The other day I started playing through my "ECM" playlist: it's all songs and some full albums from the German ECM label, which started in the 1970s with a vision of supremely intellectual mostly instrumental music rooted in jazz but branching far out from there in several rarified directions. As I was playing songs, mostly long introspective ones without much in the way of hooks and whose melodies are not the kind of things you can sing or dance along to, I kept having these weird half flashbacks. I know most of these records well, having carted around their records and then CDs for years before loading them into my computer. They weren't simply memories: They were angular flashes of light, of remembered instants and smells and temperatures.

It wasn't like I remembered where I was or who I was with when I heard a song repeated from some earlier decade. It was something much less distinct and both more subtle and more real. It was a weird sense memory. I remember buying Jan Garbarek's "Dis" album sometime in the very late seventies when I lived in Chicago. It's a memorable record: along with Ralph Towner's distinctive guitar and Garbarek's unmistakable soprano saxophone, Garbarek plays an instrument he calls a wind harp.
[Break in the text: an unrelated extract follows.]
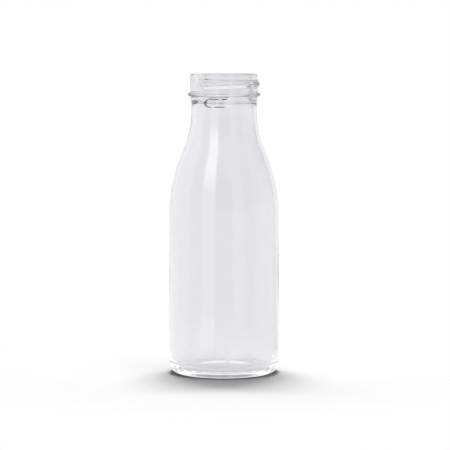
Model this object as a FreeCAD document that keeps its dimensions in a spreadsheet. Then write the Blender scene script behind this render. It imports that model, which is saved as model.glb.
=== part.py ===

I don't remember how he actually described the instrument on my long-replaced vinyl record sleeve, but I pictured some strange device set out on nordic ice causing the ceaseless impersonal arctic wind to reveal its sensitive inner vibration. It's a drone sound on the record that is unforgettable. I must have played this record hundreds of times, though certainly years have gone by (you know that makes me a certain age to be able to say that) when it was silent and untouched. But the other day when the song "Vandrere" from "Dis" came up through my computer speakers (Bose, thank you), I remembered -- no, I felt -- some particularly clear winter sunlight coming through a morning window in Chicago. I remembered not which apartment I was in but how I was standing and where the sound was coming from. It wasn't a complete enough feeling to be nostalgia. But it was like brushing a ghost from the past.

"Seriously Deep" from Eberhard Weber's "Silent Feet" album came up in the playlist. Slow bass and piano lines converge before a minor key groove kicks in, riding cymbals and a spiralling soprano horn filling the empty spaces. One would not mistake this for American jazz: it's very European. Make that very northern European. And yet there is some weird moment when I've felt this music before. A previous moment of late-night or afternoon introspection. I don't remember the thoughts this music conjured up so many years ago, but I feel the catalyst, this music, as a strangely physical sensation.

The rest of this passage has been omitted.